Quote the lines that run from the line containing "points = [routes[stem][k]" down to the line containing "import random". Include both of those lines, reproduce each exactly, and omit everything else.

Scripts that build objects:
########################################
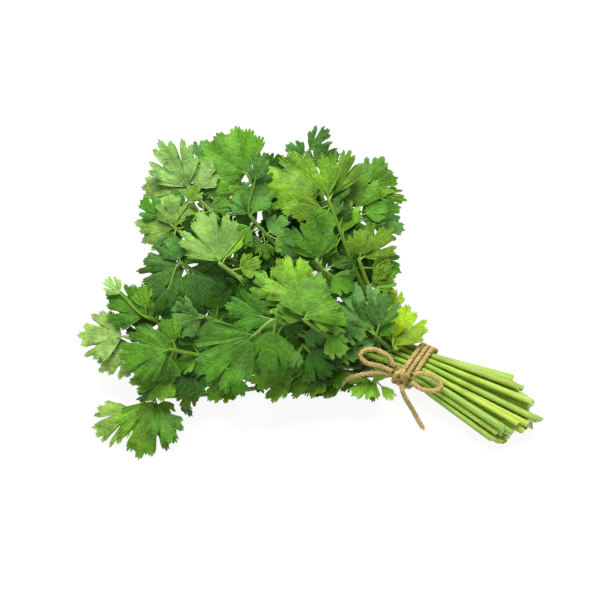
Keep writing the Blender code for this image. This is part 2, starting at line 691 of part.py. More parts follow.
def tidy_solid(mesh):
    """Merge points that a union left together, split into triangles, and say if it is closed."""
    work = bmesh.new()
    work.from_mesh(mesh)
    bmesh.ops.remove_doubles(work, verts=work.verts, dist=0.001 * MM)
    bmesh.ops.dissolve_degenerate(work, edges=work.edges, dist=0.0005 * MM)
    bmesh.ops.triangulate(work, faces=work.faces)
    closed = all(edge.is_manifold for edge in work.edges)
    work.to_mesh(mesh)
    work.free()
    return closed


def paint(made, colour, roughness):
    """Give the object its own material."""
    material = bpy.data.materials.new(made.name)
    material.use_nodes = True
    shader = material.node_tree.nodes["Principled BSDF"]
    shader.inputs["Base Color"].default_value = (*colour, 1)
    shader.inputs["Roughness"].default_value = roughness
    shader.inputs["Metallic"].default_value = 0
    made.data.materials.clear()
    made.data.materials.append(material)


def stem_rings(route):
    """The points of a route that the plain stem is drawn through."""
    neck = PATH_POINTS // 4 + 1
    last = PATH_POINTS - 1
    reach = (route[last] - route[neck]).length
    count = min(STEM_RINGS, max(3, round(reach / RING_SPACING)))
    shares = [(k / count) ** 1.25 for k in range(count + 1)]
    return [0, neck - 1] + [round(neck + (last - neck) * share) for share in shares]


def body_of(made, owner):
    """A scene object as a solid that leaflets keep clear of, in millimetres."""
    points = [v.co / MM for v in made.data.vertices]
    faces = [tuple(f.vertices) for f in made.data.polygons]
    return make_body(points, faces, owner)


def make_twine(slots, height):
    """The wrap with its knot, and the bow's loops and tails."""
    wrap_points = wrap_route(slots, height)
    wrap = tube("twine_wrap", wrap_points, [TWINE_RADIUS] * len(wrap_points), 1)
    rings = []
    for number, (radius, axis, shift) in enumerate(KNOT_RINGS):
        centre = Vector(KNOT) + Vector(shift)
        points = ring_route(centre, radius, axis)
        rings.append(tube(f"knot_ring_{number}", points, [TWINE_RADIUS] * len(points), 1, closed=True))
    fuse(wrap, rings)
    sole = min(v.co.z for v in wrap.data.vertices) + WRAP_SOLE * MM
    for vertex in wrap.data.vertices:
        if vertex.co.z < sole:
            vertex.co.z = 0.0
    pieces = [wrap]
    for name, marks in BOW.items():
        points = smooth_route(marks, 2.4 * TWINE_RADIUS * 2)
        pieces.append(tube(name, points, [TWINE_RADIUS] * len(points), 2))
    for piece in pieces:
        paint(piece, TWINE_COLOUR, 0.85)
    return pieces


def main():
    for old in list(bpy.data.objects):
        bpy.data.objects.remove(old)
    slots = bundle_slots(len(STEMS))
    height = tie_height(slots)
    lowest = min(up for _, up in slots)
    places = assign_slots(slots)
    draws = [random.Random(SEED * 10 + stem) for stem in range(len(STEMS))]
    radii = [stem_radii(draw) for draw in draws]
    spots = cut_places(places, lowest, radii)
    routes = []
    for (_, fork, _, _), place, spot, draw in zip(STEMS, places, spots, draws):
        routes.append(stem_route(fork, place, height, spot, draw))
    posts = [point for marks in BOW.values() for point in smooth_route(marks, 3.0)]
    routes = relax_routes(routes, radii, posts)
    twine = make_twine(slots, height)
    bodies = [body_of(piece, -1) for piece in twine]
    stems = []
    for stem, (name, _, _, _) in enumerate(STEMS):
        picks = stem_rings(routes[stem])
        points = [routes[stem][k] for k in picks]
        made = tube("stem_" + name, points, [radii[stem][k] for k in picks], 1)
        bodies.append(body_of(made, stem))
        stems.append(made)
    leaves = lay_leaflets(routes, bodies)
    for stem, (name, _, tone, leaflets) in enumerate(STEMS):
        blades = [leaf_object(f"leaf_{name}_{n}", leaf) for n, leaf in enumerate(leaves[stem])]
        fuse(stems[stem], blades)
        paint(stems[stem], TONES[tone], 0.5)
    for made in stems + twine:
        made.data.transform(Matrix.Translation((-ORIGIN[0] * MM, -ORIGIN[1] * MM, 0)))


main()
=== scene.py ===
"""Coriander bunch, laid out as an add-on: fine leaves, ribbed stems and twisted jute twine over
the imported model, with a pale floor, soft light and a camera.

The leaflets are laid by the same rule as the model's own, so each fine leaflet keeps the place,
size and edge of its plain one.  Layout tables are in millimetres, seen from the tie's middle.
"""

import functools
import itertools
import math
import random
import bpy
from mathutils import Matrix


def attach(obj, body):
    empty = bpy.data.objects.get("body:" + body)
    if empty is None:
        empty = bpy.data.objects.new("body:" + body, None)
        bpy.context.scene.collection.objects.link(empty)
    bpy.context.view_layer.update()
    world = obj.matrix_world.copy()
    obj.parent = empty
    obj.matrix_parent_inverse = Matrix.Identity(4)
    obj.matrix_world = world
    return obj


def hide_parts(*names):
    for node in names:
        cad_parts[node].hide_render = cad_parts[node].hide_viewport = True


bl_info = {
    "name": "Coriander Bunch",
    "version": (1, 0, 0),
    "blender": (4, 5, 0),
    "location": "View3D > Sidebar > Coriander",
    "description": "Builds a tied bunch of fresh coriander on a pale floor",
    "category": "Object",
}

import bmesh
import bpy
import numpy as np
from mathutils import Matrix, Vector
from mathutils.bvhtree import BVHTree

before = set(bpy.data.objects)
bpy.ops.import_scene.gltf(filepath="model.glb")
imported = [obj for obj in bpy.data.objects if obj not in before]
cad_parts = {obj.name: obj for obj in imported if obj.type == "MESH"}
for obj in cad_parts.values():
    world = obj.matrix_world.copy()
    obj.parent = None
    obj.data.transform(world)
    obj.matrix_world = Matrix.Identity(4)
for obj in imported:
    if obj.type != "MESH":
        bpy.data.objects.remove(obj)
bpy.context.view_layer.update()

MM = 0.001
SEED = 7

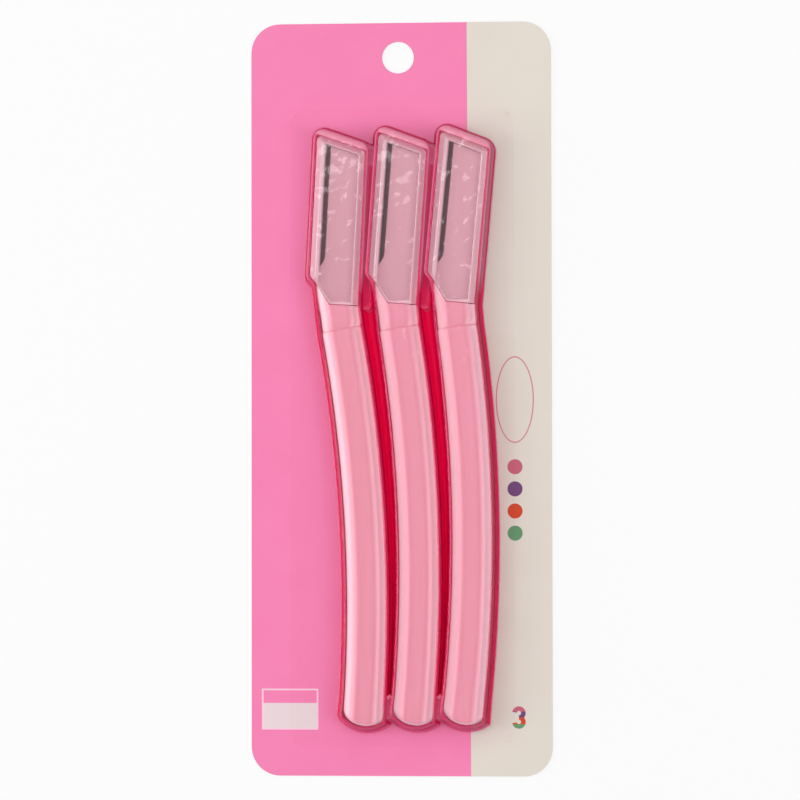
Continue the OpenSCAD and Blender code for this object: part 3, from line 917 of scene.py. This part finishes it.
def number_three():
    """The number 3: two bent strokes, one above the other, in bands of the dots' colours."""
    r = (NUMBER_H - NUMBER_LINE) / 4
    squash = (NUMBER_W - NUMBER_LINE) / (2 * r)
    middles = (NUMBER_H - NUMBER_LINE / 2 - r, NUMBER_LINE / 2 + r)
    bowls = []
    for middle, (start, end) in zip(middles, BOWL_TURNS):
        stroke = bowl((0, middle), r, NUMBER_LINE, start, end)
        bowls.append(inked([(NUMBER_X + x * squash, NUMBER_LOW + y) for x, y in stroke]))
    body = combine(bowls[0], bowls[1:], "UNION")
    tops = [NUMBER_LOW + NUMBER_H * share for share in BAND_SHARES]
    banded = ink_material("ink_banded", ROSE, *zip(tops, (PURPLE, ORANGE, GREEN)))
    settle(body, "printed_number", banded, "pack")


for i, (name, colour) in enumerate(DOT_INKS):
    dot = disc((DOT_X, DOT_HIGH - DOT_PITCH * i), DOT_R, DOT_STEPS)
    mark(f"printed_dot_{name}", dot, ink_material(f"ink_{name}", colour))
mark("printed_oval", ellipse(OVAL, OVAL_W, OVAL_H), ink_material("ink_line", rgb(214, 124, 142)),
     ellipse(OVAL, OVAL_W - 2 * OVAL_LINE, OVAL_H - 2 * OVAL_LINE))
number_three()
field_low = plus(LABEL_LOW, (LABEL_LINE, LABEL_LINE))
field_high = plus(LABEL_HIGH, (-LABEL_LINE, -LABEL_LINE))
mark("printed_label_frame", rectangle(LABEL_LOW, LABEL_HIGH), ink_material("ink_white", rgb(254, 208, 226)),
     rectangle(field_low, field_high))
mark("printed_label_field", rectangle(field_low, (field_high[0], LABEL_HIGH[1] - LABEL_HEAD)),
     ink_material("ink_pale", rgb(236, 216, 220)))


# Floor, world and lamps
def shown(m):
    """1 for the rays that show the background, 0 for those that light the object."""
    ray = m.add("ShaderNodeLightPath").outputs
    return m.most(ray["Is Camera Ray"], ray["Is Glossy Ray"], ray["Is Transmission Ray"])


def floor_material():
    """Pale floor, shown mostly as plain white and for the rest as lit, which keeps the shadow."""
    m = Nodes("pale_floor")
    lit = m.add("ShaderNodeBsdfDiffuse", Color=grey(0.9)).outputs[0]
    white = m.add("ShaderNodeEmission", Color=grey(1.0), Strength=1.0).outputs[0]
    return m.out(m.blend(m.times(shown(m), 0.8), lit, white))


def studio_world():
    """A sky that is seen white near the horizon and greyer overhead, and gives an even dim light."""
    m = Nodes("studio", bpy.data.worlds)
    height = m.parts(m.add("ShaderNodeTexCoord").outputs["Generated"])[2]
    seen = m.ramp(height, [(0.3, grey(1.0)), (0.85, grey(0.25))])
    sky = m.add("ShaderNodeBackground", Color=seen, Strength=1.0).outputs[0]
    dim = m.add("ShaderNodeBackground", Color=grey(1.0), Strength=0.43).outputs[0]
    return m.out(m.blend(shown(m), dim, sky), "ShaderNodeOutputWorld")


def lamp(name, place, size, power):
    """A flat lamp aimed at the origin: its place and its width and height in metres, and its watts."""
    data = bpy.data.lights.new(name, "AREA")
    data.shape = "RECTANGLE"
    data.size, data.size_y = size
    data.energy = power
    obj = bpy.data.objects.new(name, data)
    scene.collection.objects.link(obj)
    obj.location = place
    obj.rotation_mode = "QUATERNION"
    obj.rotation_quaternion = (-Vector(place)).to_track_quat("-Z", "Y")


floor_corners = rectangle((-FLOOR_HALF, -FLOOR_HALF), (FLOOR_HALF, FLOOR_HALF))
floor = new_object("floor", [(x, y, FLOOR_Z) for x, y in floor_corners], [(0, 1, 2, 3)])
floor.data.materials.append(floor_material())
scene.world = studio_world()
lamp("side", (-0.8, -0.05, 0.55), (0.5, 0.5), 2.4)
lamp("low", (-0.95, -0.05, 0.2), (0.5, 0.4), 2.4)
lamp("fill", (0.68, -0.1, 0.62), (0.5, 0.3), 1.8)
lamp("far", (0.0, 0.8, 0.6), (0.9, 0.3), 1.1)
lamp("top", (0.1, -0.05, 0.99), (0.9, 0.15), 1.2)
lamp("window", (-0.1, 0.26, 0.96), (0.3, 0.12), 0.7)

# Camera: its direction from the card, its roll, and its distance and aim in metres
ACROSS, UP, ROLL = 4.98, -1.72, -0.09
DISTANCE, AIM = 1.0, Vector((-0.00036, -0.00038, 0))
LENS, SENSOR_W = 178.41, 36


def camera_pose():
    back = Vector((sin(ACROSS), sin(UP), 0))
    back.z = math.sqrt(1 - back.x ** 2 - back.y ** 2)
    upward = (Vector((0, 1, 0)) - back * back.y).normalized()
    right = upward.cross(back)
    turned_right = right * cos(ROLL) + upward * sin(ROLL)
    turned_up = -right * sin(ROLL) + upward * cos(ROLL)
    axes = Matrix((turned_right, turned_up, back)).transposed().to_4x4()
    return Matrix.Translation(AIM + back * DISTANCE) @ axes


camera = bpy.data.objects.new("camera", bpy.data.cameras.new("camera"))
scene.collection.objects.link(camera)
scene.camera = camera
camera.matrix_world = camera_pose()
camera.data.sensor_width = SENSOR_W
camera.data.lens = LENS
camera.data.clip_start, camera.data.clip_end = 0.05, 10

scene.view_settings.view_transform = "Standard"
########################################
Task output:
        points = [routes[stem][k] for k in picks]
        made = tube("stem_" + name, points, [radii[stem][k] for k in picks], 1)
        bodies.append(body_of(made, stem))
        stems.append(made)
    leaves = lay_leaflets(routes, bodies)
    for stem, (name, _, tone, leaflets) in enumerate(STEMS):
        blades = [leaf_object(f"leaf_{name}_{n}", leaf) for n, leaf in enumerate(leaves[stem])]
        fuse(stems[stem], blades)
        paint(stems[stem], TONES[tone], 0.5)
    for made in stems + twine:
        made.data.transform(Matrix.Translation((-ORIGIN[0] * MM, -ORIGIN[1] * MM, 0)))


main()
=== scene.py ===
"""Coriander bunch, laid out as an add-on: fine leaves, ribbed stems and twisted jute twine over
the imported model, with a pale floor, soft light and a camera.

The leaflets are laid by the same rule as the model's own, so each fine leaflet keeps the place,
size and edge of its plain one.  Layout tables are in millimetres, seen from the tie's middle.
"""

import functools
import itertools
import math
import random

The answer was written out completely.